Speaker: Christopher Baron (MIT)
Title: Entailments, implicatures, and absolute adjectives
Time: Wednesday, April 10th, 1-2PM
Location: 32-D461

Abstract: 
Absolute adjectives like straight and bent give rise to interesting entailments and implicatures when they occur in degree constructions; the [a] and [b] examples below are comparatives, and the [c] examples are degree achievements.

  1. [a] Bar A is straighter than it was before.
    [b] Bar A is straighter than Bar B is.
    [c] Bar A straightened.
  2. [a] Bar C is more bent than it was before.
    [b] Bar C is more bent than Bar B is.
    [c] Bar C bent

(1a) and (1c) entail that Bar A wasn’t completely straight before; (1b) entail that Bar B isn’t completely straight. However, (1a) and (1b) seem to imply that Bar A isn’t completely straight, whereas (1c) seems to imply that it is completely straight (now). The examples in (2) are similar. All three entail that Bar C is bent (now). (2a) seems to imply that Bar C was already bent, and (2b) seems to imply that Bar B is also bent. However, (2c) seems to imply that Bar C wasn’t bent before. 

I’ll argue that this implied content really is implicature, rather than entailment or presupposition, and explore and expand on accounts of some (but not all) of these implicatures (e.g. Kennedy 2007). Furthermore, I’ll explore various possibilities for the apparent reversal in implicature with degree achievements, and argue that none of the obvious solutions are quite appealing. I leave open for now, however, a positive account of these data. 

Phonology Circle 4/10 - Jonathan Bobaljik (Harvard)

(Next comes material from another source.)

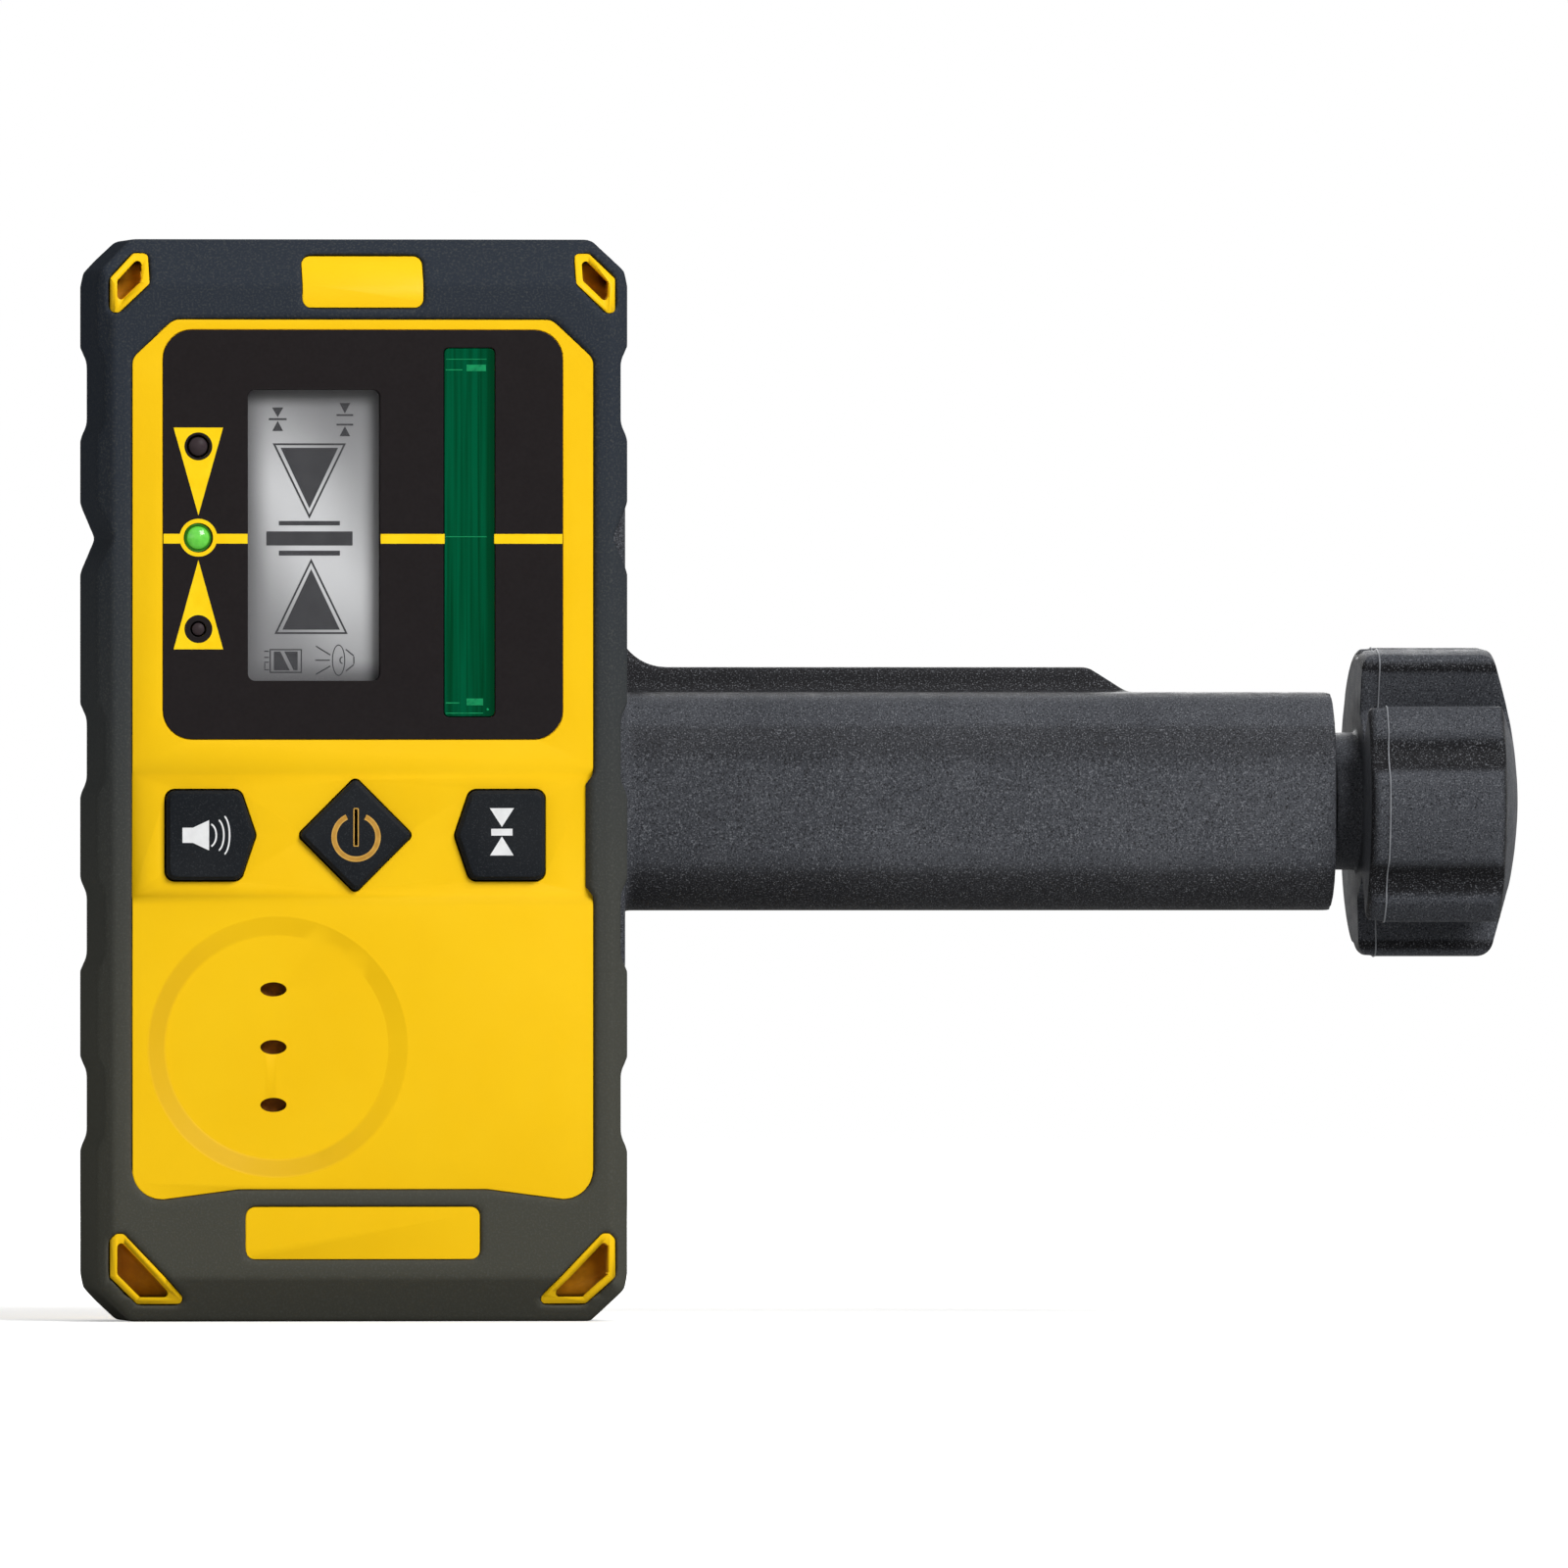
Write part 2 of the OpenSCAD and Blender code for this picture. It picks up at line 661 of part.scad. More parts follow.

Speaker: Jonathan Bobaljik (Harvard University), joint work with David Koester (University of Alaska Fairbanks), Chikako Ono (Chiba University), and G. D. Zaporotskij
Title: Text setting in an Itelmen khodila (song)
Time: Wednesday 10th, 5:00pm-6:30pm
Location: 32-D831

Abstract: available here

CompLang 4/11 - Yadav Gowda (MIT)

Presenter: Yadav Gowda (MIT Linguistics)
Paper to read: Tanenhaus et. al (1995)
Time: Thursday, 4/11, 5-6pm
Location: 46-5165

Details: 
Tanenhaus et. al 1995 is an influential paper arguing that language processing is (a) incremental and (b) provides us with an argument against the modularity of syntax. I will review their arguments and explore related questions, including, but not limited to: What defines a module? Why should/shouldn’t cognitive scientists propose modules? What should we take to be neurological/psychological evidence of a module?

Lectures by Noam Chomsky

Noam Chomsky will be giving two lectures at MIT this week.

Location : 37-212
Times : Wednesday 10th of April & Friday 12th of April

Hoping to see you there!

Newell Lewey accepts position at University of Maine at Machias

Our alum Newell Lewey has accepted a position of adjunct instructor at the University of Maine at Machias, where he will teach Intro to Passamaquoddy and Public Speaking. Congratulations, Newell! Kuli-kiseht!

Richards @ Princeton Symposium on Syntactic Theory

Norvin Richards spent April 5-6 at the Princeton Symposium on Syntactic Theory (PSST), as did recent alumna Michelle Yuan. The theme of this year’s meeting was “counterexamples”. Norvin reports the following feeling:
“[I’m] trying not too think too hard about the fact that, when the organizers tried to think of people whose theories have lots of counterexamples, they apparently thought of [me] right away.”

Yuan to UC San Diego

We are absolutely thrilled to announce that Michelle Yuan (PhD 2018), who received her PhD from our department last summer, has accepted a tenure-track Assistant Professor position in the Department of Linguistics at the University of California at San Diego. Also joining UCSD faculty is Emily Clem, who is currently finishing at Berkeley and was a visitor at MIT in Spring 2018. Congratulations to both!